Rev. Mark Buetow
Death. It happens suddenly in a horrible wreck on the highway. It happens slowly over a long battle with cancer. It happens to children in an accident. It happens to someone at the end of a long life. It happens in many ways, but one thing is for sure: Death happens to everyone.
We try to avoid it. Live carefully. Live a healthy lifestyle. Avoid dangerous things. Fight against death with medicine and medical technology. Put death off as long as possible with potions and creams and drugs and surgeries that try to erase the signs of aging. But as hard as we fight, death always wins. At some point, the lotions and potions won’t help. The doctors and the drugs and the machines can’t do anything else to stop it. Death comes, sooner or later, one way or another.
Well, what about God? We could ask Him to do something about death. But wait! He DID do something about death. He died! Crucified. Like a sinner. He took the curse on Himself. And make no mistake, death is an enemy and a curse. But God did it. He died. Died as if death were His fate too. Except Jesus didn’t stay dead. Christ is risen! On the third day after He died, Jesus’ tomb was empty! Jesus was and is alive!
What does that mean for death? It means that death is no longer the worst thing ever. It is no longer the final enemy. It is no longer our fate and lot in life and then that’s it. Rather, Jesus has made sure that death is turned into a rest.

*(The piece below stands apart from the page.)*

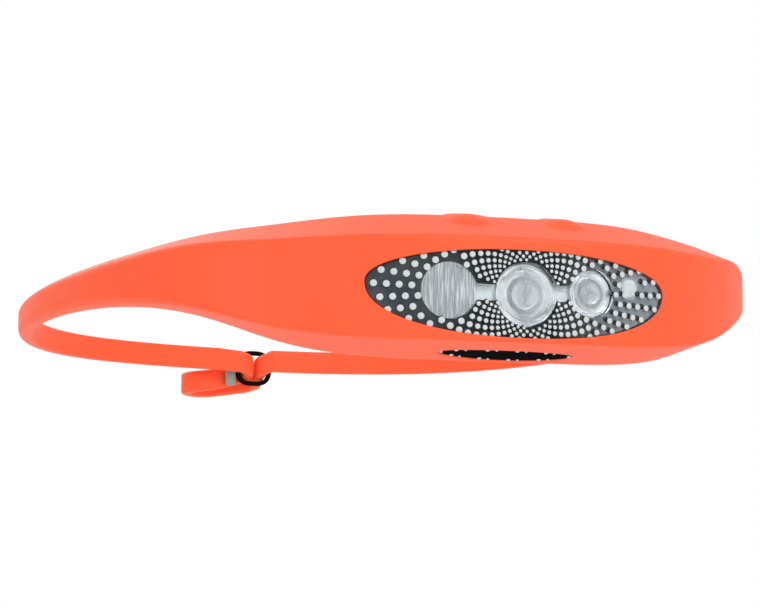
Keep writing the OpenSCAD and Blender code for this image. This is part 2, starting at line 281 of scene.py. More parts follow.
class Lobe:
    """A rounded oval outline with different heights above and below its centre line."""

    def __init__(self, a, top, low, e):
        self.a, self.top, self.low, self.e = a, top, low, e

    def share(self, x):
        return max(0.0, 1 - min(1.0, abs(x) / self.a) ** self.e) ** (1 / self.e)

    def upper(self, x):
        return MODULE_Z + self.top * self.share(x)

    def lower(self, x):
        return MODULE_Z - self.low * self.share(x)

    def columns(self, n=96):
        return [-self.a * math.cos(math.pi * (k + 0.02) / (n + 0.04)) for k in range(n + 1)]


def slab(name, lobe, layers, material, place=prism_point, top_limit=None, sharp=35):
    """A curved plate with the lobe's outline: layers are radii from the front to the back."""
    rings = []
    for x in lobe.columns():
        hi, lo = lobe.upper(x), lobe.lower(x)
        ring = []
        for r in layers:
            top = min(hi, top_limit(r)) if top_limit else hi
            ring.append(place(x, top, r))
        for r in reversed(layers):
            ring.append(place(x, lo, r))
        rings.append(ring)
    verts, faces = loft(rings)
    return mesh_object(name, verts, faces, material, sharp)


WINDOW = Lobe(38.9, 8.5, 12.9, 2.2)


def case_top(r):
    """Height of the module's sloping top at radius r."""
    return EDGE_Z - SKIN + (FACE_R - r) * SLOPE


# ---- materials -------------------------------------------------------------------

def srgb(r, g, b):
    def lin(c):
        c /= 255
        return c / 12.92 if c <= 0.04045 else ((c + 0.055) / 1.055) ** 2.4
    return (lin(r), lin(g), lin(b), 1.0)


def new_material(name):
    mat = bpy.data.materials.new(name)
    mat.use_nodes = True
    nodes = mat.node_tree.nodes
    return mat, mat.node_tree, nodes["Principled BSDF"]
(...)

A sleep. A nap. It’s no mistake that Jesus once says about a dead little girl that she is “sleeping.” It’s no mystery that in the early church people who died were said to have “fallen asleep.” And Jesus Himself says that He will come again and wake us up and give us eternal life!

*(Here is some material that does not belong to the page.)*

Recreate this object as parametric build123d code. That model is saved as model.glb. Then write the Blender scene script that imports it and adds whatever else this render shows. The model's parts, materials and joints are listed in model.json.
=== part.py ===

The fact is, death has been overcome. Yes, we still die. This world and everything in it is passing away. But Jesus says His Word will never pass away and it’s that very Word which promises we shall rise from the dead when Jesus comes again. It’s Jesus’ very Word which promises that we have an everlasting life awaiting us because He died and then rose again.
This is the Easter season, the forty days starting with Easter in which we celebrate that Jesus is risen from the dead and what that means for us who are dogged by death all the time. It is the promise and hope of a life beyond this life which sometimes ends abruptly or else fades away slowly. When we are sick and suffering and death is close, and on our minds, and at our doorstep, we simply smile and remind death of what Jesus did and that it cannot harm us.
Science and medicine and makeup and exercise and diet and all that can’t stop death. Well who can do something about it, then? Jesus did. His own death on Good Friday and His resurrection on Easter are the real, true, and lasting answers to the problem and curse of death. Jesus did something about death. He beat it. And His victory over death is for everyone. Christ is risen! He is risen indeed! Allelluia!